The Comedy of Errors (Shakespeare’s Globe)

Verdict: Twin Peaks

Rating:

Shakespeare’s first — and shortest — comedy can, in the wrong hands, sometimes feel misnamed. But Sean Holmes’s new production more than lives up to its title.

The play begins sombrely with Egeon (the commanding Paul Rider), a merchant from Syracuse, facing death as he is unable to pay a fine.

Begging for mercy, he tells his sad story to the Duke (Philip Cumbus).

Many years ago, Egeon was separated from his wife in a shipwreck; their baby twins and twin servants were also separated, each parent escaping with a son.

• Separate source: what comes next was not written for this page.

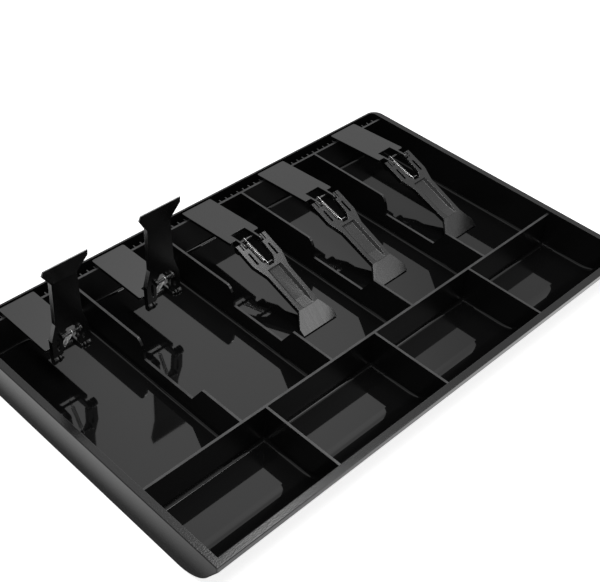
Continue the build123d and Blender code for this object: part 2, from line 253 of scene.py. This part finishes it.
from_camera, off_mirror = ray_kinds(tree)
plain = math_node(tree, "MAXIMUM", from_camera, sky_fill)
plain_sky = add_node(tree, "ShaderNodeBackground", {"Color": white, "Strength": plain})
in_mirror = add_node(tree, "ShaderNodeBackground", {"Color": white, "Strength": mirrored})
sky = add_node(tree, "ShaderNodeMixShader", {0: off_mirror, 1: plain_sky.outputs[0], 2: in_mirror.outputs[0]})
add_node(tree, "ShaderNodeOutputWorld", {"Surface": sky.outputs[0]})
scene.view_settings.view_transform = "Standard"
print("mirrored sky from", far_from_patch, "to", near_patch + patch_extra)

# %% [markdown]
# Three square soft boxes add what the sky is too even for. The key box stands high at the
# right. It lights the tops of the dividers, the faces of the lowered arms and the left end
# of the front rim. The toe box is low at the front right, and lights the flared toes and the
# lines at the foot of the cross wall. The front box gives the springs, the clips' legs and
# the foot of the left wall their highlights. Point lamps would be simpler, but on gloss they
# leave hard white dots where a soft box leaves a soft mark.

# %% Lamps
tray_middle = Vector((0, 0, 0))
soft_boxes = {
    "key_box": {"place": (0.52, 0.26, 1.56), "size": 0.62, "brightness": 7},
    "toe_box": {"place": (0.62, -0.77, 0.68), "size": 0.3, "brightness": 2},
    "front_box": {"place": (-0.46, -0.38, 1.35), "size": 0.45, "brightness": 12},
}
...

Egeon is now searching for Antipholus (Michael Elcock), who left Syracuse seven years earlier to find his missing brother and mother.

Jordan Metcalfe as Dromio of Syracuse in The Comedy of Errors

Jordan Metcalfe as Dromio of Syracuse in The Comedy of Errors

Unbeknown to Egeon, that son and his servant, Dromio, have arrived at Ephesus and are mistaken for their twins, who are also named Antipholus and Dromio.

Will the family be reunited? Of course it will — but not before we’ve had some double takes, a lot of double entendres — and wall-to-wall doublets and hose, in this traditional costume production.

The four leads are captivating: Mr Elcock becomes ever more exasperated as people previously unknown to him accost him; Matthew Broome is terrific as the full-of-himself Antipholus of Ephesus; while Jordan Metcalfe and George Fouracres steal the show as the two Dromios.

Great support is given by Laura Hanna as Adriana, who is married to Antipholus of Ephesus (oh, do keep up!) and is much taken with his nicer twin.

Claire Benedict as the compassionate Abbess, and Phoebe Naughton as the wronged Courtesan, are also terrific.

The play’s themes — twins, mistaken identity and separation — come through clearly, even as Mr Holmes mines all its laughs. But what is essentially a one-joke effort never feels repetitive, and the moment when the two Dromios are reunited at the end is deeply poignant.

The only misstep is the lengthy slapstick fight scene cum stage chase, which feels as though it has arrived from another production altogether.